##### Information shown

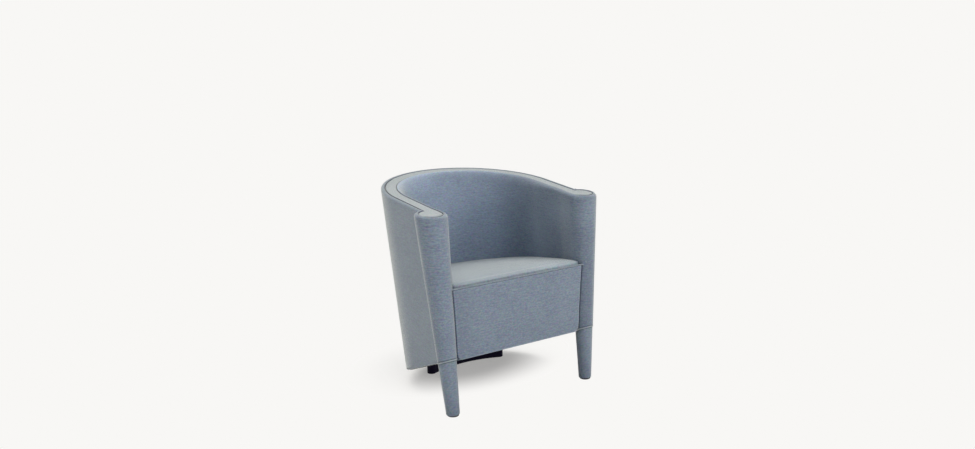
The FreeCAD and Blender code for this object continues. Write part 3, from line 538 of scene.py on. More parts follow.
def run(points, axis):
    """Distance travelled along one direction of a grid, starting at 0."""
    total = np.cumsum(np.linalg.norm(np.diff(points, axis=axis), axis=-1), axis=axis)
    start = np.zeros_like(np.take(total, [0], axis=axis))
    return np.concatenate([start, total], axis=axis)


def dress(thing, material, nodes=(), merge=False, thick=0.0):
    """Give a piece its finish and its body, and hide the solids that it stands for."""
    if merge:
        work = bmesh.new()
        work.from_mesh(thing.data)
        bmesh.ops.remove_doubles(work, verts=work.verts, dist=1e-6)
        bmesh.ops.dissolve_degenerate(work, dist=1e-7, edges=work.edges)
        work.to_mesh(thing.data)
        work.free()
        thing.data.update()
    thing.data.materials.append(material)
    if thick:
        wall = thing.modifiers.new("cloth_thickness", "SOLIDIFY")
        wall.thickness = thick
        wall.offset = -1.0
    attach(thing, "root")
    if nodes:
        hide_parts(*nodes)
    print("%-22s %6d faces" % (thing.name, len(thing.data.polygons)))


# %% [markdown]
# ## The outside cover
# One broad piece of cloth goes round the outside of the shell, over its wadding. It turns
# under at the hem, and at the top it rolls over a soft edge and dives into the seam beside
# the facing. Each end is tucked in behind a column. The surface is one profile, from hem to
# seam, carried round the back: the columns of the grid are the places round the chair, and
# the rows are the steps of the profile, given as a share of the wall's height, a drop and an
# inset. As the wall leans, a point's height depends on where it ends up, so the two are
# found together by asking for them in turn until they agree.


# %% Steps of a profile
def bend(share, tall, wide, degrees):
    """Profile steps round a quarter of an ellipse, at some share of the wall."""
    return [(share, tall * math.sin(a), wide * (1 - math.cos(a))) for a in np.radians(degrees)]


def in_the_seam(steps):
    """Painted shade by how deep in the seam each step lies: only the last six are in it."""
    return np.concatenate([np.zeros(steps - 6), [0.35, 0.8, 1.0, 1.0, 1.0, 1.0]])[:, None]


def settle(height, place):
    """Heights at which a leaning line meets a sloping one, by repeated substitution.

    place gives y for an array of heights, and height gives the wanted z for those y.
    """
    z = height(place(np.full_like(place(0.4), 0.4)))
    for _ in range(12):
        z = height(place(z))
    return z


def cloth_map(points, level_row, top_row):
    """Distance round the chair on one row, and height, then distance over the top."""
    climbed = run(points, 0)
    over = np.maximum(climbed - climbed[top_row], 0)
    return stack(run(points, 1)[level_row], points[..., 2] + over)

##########

### Set problem
Copy each line of the data exactly, leaving nothing out.

### Written response
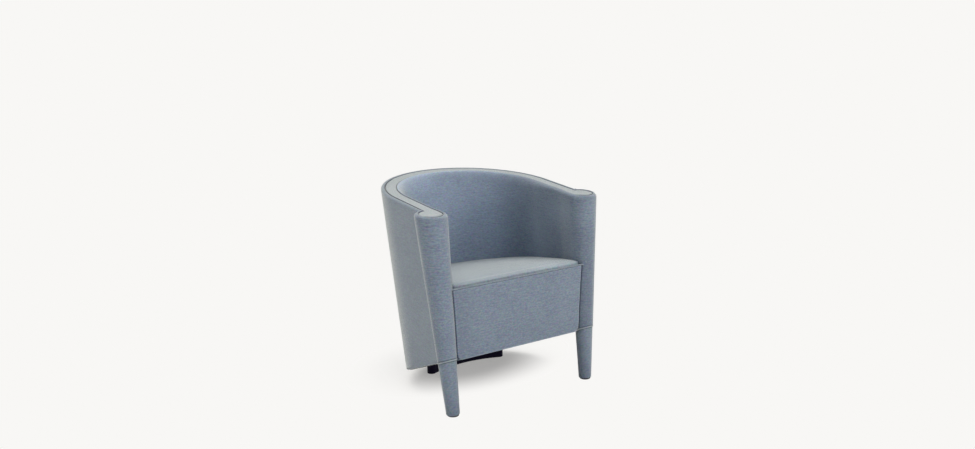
The FreeCAD and Blender code for this object continues. Write part 3, from line 538 of scene.py on. More parts follow.
def run(points, axis):
    """Distance travelled along one direction of a grid, starting at 0."""
    total = np.cumsum(np.linalg.norm(np.diff(points, axis=axis), axis=-1), axis=axis)
    start = np.zeros_like(np.take(total, [0], axis=axis))
    return np.concatenate([start, total], axis=axis)


def dress(thing, material, nodes=(), merge=False, thick=0.0):
    """Give a piece its finish and its body, and hide the solids that it stands for."""
    if merge:
        work = bmesh.new()
        work.from_mesh(thing.data)
        bmesh.ops.remove_doubles(work, verts=work.verts, dist=1e-6)
        bmesh.ops.dissolve_degenerate(work, dist=1e-7, edges=work.edges)
        work.to_mesh(thing.data)
        work.free()
        thing.data.update()
    thing.data.materials.append(material)
    if thick:
        wall = thing.modifiers.new("cloth_thickness", "SOLIDIFY")
        wall.thickness = thick
        wall.offset = -1.0
    attach(thing, "root")
    if nodes:
        hide_parts(*nodes)
    print("%-22s %6d faces" % (thing.name, len(thing.data.polygons)))


# %% [markdown]
# ## The outside cover
# One broad piece of cloth goes round the outside of the shell, over its wadding. It turns
# under at the hem, and at the top it rolls over a soft edge and dives into the seam beside
# the facing. Each end is tucked in behind a column. The surface is one profile, from hem to
# seam, carried round the back: the columns of the grid are the places round the chair, and
# the rows are the steps of the profile, given as a share of the wall's height, a drop and an
# inset. As the wall leans, a point's height depends on where it ends up, so the two are
# found together by asking for them in turn until they agree.


# %% Steps of a profile
def bend(share, tall, wide, degrees):
    """Profile steps round a quarter of an ellipse, at some share of the wall."""
    return [(share, tall * math.sin(a), wide * (1 - math.cos(a))) for a in np.radians(degrees)]


def in_the_seam(steps):
    """Painted shade by how deep in the seam each step lies: only the last six are in it."""
    return np.concatenate([np.zeros(steps - 6), [0.35, 0.8, 1.0, 1.0, 1.0, 1.0]])[:, None]


def settle(height, place):
    """Heights at which a leaning line meets a sloping one, by repeated substitution.

    place gives y for an array of heights, and height gives the wanted z for those y.
    """
    z = height(place(np.full_like(place(0.4), 0.4)))
    for _ in range(12):
        z = height(place(z))
    return z


def cloth_map(points, level_row, top_row):
    """Distance round the chair on one row, and height, then distance over the top."""
    climbed = run(points, 0)
    over = np.maximum(climbed - climbed[top_row], 0)
    return stack(run(points, 1)[level_row], points[..., 2] + over)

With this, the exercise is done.